The Humanities, Arts, Science and Technology Advanced Collaboratory (HASTAC, pronounced “haystack”) will hold its first international conference April 19 – 21, 2007, in Durham, NC.
The conference, titled Electronic Techtonics: Thinking at the Interface, will be one of the culminating events of HASTAC’s In|Formation Year, which began last June and runs through May 2007. In|Formation Year events include a series of networked discussions, lectures and performances hosted by HASTAC member institutions that highlight the human and humane dimensions of advanced technology.
The Electronic Techtonics international conference is co-sponsored by HASTAC members Duke University in Durham and the Renaissance Computing Institute (RENCI) in Chapel Hill, NC.
The conference is seeking papers and proposals for panel discussions. Topics might include research on interfaces between:
- humans and computers
- mind and brain
- real and virtual worlds
- science and fiction
- consumers and producers
- text archives and multimedia
- youth and adults
- disciplines, institutions, communities, identities, media, cultures, technologies, theories, and practices.

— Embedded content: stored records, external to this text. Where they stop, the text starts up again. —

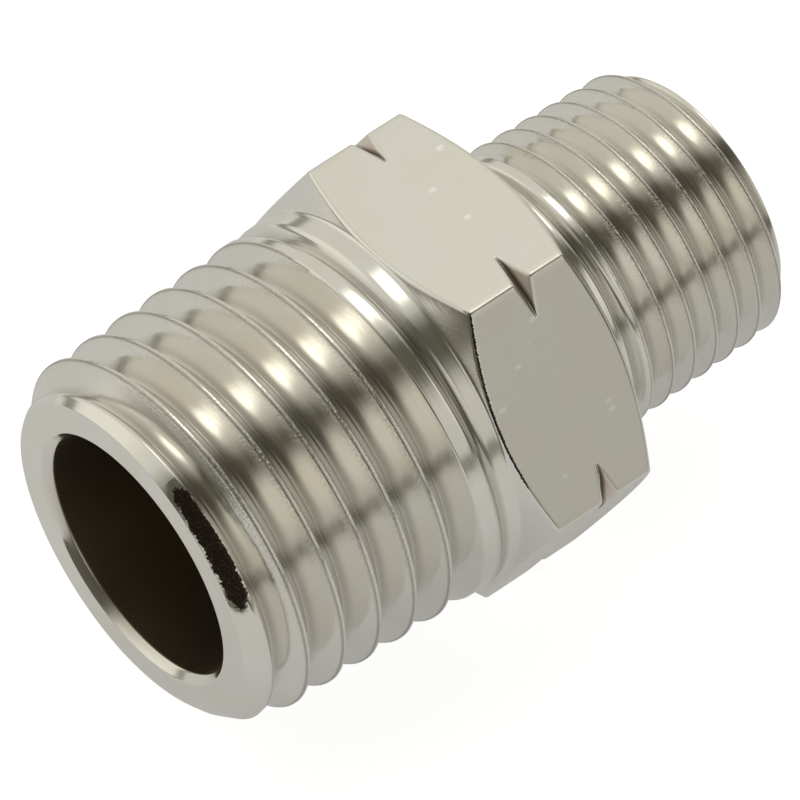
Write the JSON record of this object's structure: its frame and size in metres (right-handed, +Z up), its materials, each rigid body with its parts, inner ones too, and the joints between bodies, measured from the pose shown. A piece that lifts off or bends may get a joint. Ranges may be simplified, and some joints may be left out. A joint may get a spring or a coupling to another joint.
{
  "type": "hex nipple",
  "caption": "Reducing hex nipple in nickel-plated brass, with male taper threads, a wrench hexagon marked across its corners, and a stepped through passage.",
  "frame": {"origin": "on the bore axis, in the plane of the large end face", "axes": "+X along the bore axis from the large end to the small end, +Z up and square to a flat of the hexagon, so the nipple lies on the opposite flat"},
  "size_m": [0.0235, 0.0162, 0.014],
  "materials": {
    "nickel_plated_brass": "bright nickel plating over turned brass, satin on the hexagon's flats"
  },
  "bodies": {
    "root": {"nipple_body": "nickel_plated_brass"}
  },
  "joints": []
}
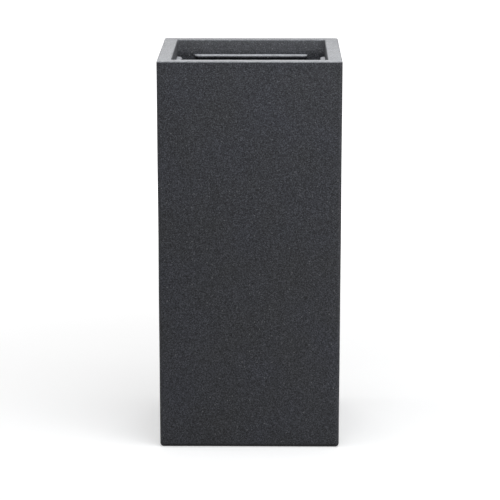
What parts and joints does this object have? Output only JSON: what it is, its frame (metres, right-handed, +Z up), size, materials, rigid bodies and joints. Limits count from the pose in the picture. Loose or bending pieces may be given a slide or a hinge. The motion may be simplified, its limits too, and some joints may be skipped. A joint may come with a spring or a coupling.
{
  "type": "floor planter",
  "caption": "Tall square double-walled plastic planter with a flat rim, inner ledges, a lift-out shelf and rubber drain plugs in its base.",
  "frame": {"origin": "centre of the base on the ground", "axes": "+Z up towards the rim, -Y towards the front that the picture shows, +X to its right"},
  "size_m": [0.33, 0.33, 0.711],
  "materials": {
    "stone_speckle_plastic": "charcoal with a fine pale and dark stone speckle, matt",
    "shelf_plastic": "plain black, matt",
    "cap_plastic": "plain black, satin",
    "plug_rubber": "black, matt"
  },
  "bodies": {
    "planter": {"planter_body": "stone_speckle_plastic", "vent_plug": "cap_plastic"},
    "shelf": {"insert_shelf": "shelf_plastic"},
    "plug_front_left": {"drain_plug_front_left": "plug_rubber"},
    "plug_front_right": {"drain_plug_front_right": "plug_rubber"},
    "plug_back_left": {"drain_plug_back_left": "plug_rubber"},
    "plug_back_right": {"drain_plug_back_right": "plug_rubber"}
  },
  "joints": [
    {"name": "shelf_lift", "type": "slide", "parent": "planter", "child": "shelf", "axis": [0, 0, 1], "range_m": [0, 0.36]},
    {"name": "plug_front_left_pull", "type": "slide", "parent": "planter", "child": "plug_front_left", "axis": [0, 0, -1], "range_m": [0, 0.04]},
    {"name": "plug_front_right_pull", "type": "slide", "parent": "planter", "child": "plug_front_right", "axis": [0, 0, -1], "range_m": [0, 0.04]},
    {"name": "plug_back_left_pull", "type": "slide", "parent": "planter", "child": "plug_back_left", "axis": [0, 0, -1], "range_m": [0, 0.04]},
    {"name": "plug_back_right_pull", "type": "slide", "parent": "planter", "child": "plug_back_right", "axis": [0, 0, -1], "range_m": [0, 0.04]}
  ]
}
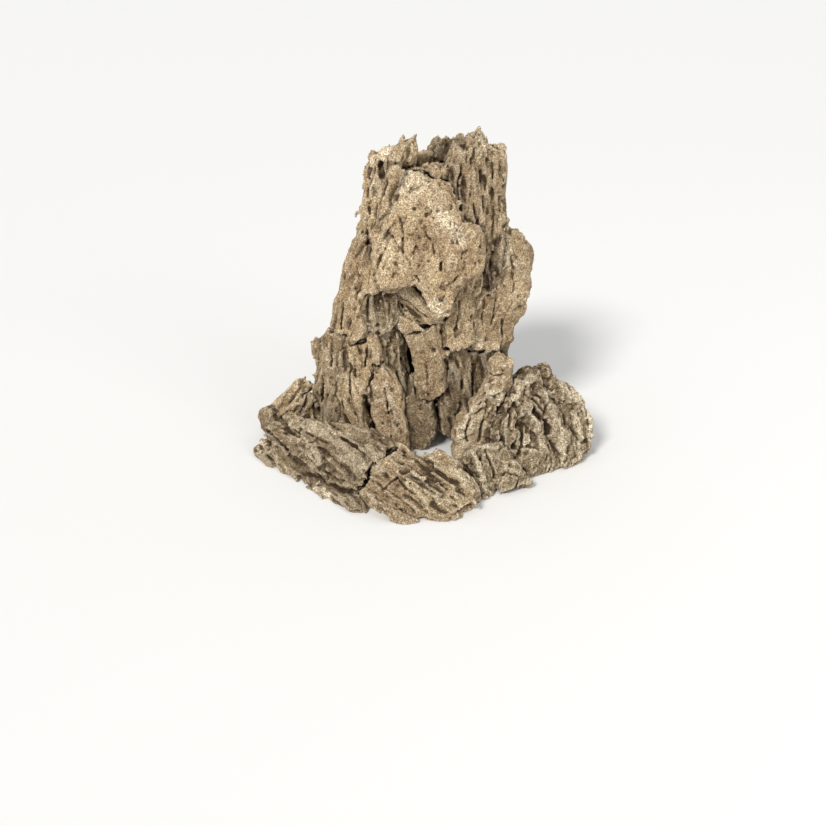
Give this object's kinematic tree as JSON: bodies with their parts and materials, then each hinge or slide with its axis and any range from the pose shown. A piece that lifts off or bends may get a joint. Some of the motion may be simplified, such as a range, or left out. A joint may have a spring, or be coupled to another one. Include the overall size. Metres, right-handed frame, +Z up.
{
  "type": "aquarium cave ornament",
  "caption": "Hollow tower of bonded wood-grained sandy stone slabs with a low cave mouth, an open top and loose base stones around its foot.",
  "frame": {"origin": "on the floor under the centre of the set's bounding box", "axes": "+Z up; -Y is the front, where the cave mouth is; +X to the right seen from the front"},
  "size_m": [0.3303, 0.2305, 0.3056],
  "materials": {
    "pale_stone": "matt, gritty, pale sandy tan with cream patches",
    "tan_stone": "matt, gritty, yellowish tan, wood-grained",
    "brown_stone": "matt, gritty, brown, wood-grained",
    "grey_stone": "matt, gritty, knobby greyish brown with white veins"
  },
  "bodies": {
    "tower": {"face_slab": "pale_stone", "tier_slab": "brown_stone", "left_column": "tan_stone", "left_rib": "pale_stone", "right_column": "brown_stone", "back_top_block": "brown_stone", "back_centre_slab": "brown_stone", "flank_slab": "brown_stone", "right_rib": "brown_stone", "inner_diagonal_slab": "pale_stone", "central_shard": "tan_stone", "foot_wedge": "tan_stone", "inner_left_wall": "brown_stone", "left_blades": "tan_stone", "left_shoulder": "tan_stone", "left_outer_stone": "tan_stone", "left_mid_slab": "tan_stone", "left_leg_slab": "tan_stone", "left_inner_chip": "tan_stone", "left_rear_chip": "tan_stone", "left_far_chip": "tan_stone", "back_left_slab": "brown_stone", "back_right_slab": "brown_stone", "cave_wall": "brown_stone"},
    "front_left": {"front_left_stone": "tan_stone"},
    "front_centre": {"front_centre_stone": "tan_stone"},
    "right_group": {"right_main_stone": "grey_stone", "right_spur_stone": "grey_stone", "right_front_stone": "grey_stone"}
  },
  "joints": [
    {"name": "front_left_slide", "type": "slide", "parent": "tower", "child": "front_left", "axis": [-1, 0, 0], "range_m": [0, 0.12]},
    {"name": "front_centre_slide", "type": "slide", "parent": "tower", "child": "front_centre", "axis": [0.6428, -0.766, 0], "range_m": [0, 0.12]},
    {"name": "right_group_slide", "type": "slide", "parent": "tower", "child": "right_group", "axis": [0.866, -0.5, 0], "range_m": [0, 0.12]}
  ]
}
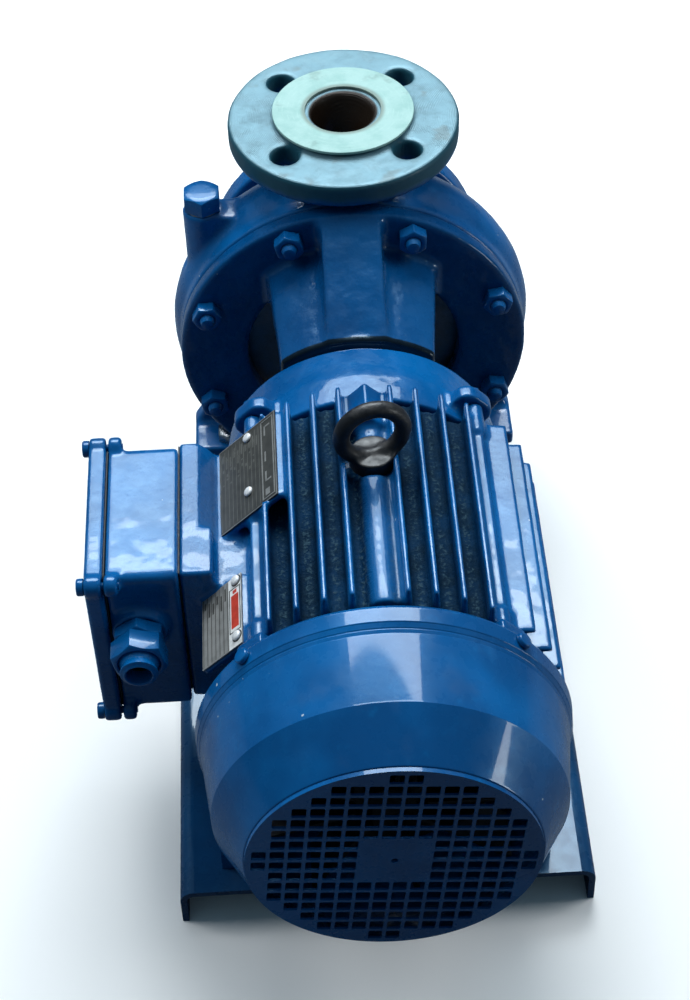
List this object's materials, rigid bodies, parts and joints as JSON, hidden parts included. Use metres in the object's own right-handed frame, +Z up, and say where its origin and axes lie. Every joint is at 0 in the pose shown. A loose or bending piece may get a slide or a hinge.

Other possible topics include the body as interface, neuroaesthetics and neurocognition, prosthetics, mind-controlled devices, telepresence, sensor spaces, virtual reality, social networking, games and issues related to learning, communication, access to information, interactivity, race, gender, sexuality, civic engagement and social activism.
In addition the conference welcomes papers that address the themes of the In|Formation Year events: in|common, interplay, in|community, interaction, injustice, integration, invitation, innovation.
Panel and paper proposals of 500 – 1,000 words must be submitted to info@hastac.org by Dec. 1, 2006.
Other highlights of the conference will include a keynote address by John Seely Brown, information scientist and author of The Social Life of Information, a talk by legal theorist James Boyle, co-founder of the Center for the Study of Public Domain, Creative Commons and Science Commons, a conversation among leaders of innovative digital humanities projects, and a presentation by media artist and researcher Rebecca Allen.
Details on registration fees, hotel accommodations, and a full conference agenda will be posted at the HASTAC website (link: www.hastac.org) as they become available.
Some scholarship funding will be available to graduate students to help defray conference costs. For more information or to request HASTAC’s In|Formation Year poster, contact Jonathan Tarr, HASTAC Project Manager, at info@hastac.org or 919 684-8471.
HASTAC is a worldwide consortium of humanists, artists, scientists, social scientists and engineers from universities and other civic institutions committed to new forms of collaboration fostered by creative uses of technology. Since 2003 HASTAC members have worked to develop tools for multimedia archiving and social interaction, gaming environments for teaching, innovative educational programs in information science and information studies, virtual museums, and other digital projects.
RENCI…Catalyst for Innovation
The Renaissance Computing Institute brings together computer and discipline scientists, artists, humanists, industry leaders, entrepreneurs, state leaders and educators for collaborations designed to reshape science, the economy, the state of North Carolina and the world. RENCI leverages its expertise and resources in leading edge computing, networking and data technologies to ignite innovation and find solutions to previously intractable problems. Founded in 2004 as a major collaborative venture of Duke University, North Carolina State University, the University of North Carolina at Chapel Hill and the state of North Carolina, RENCI is a statewide virtual organization.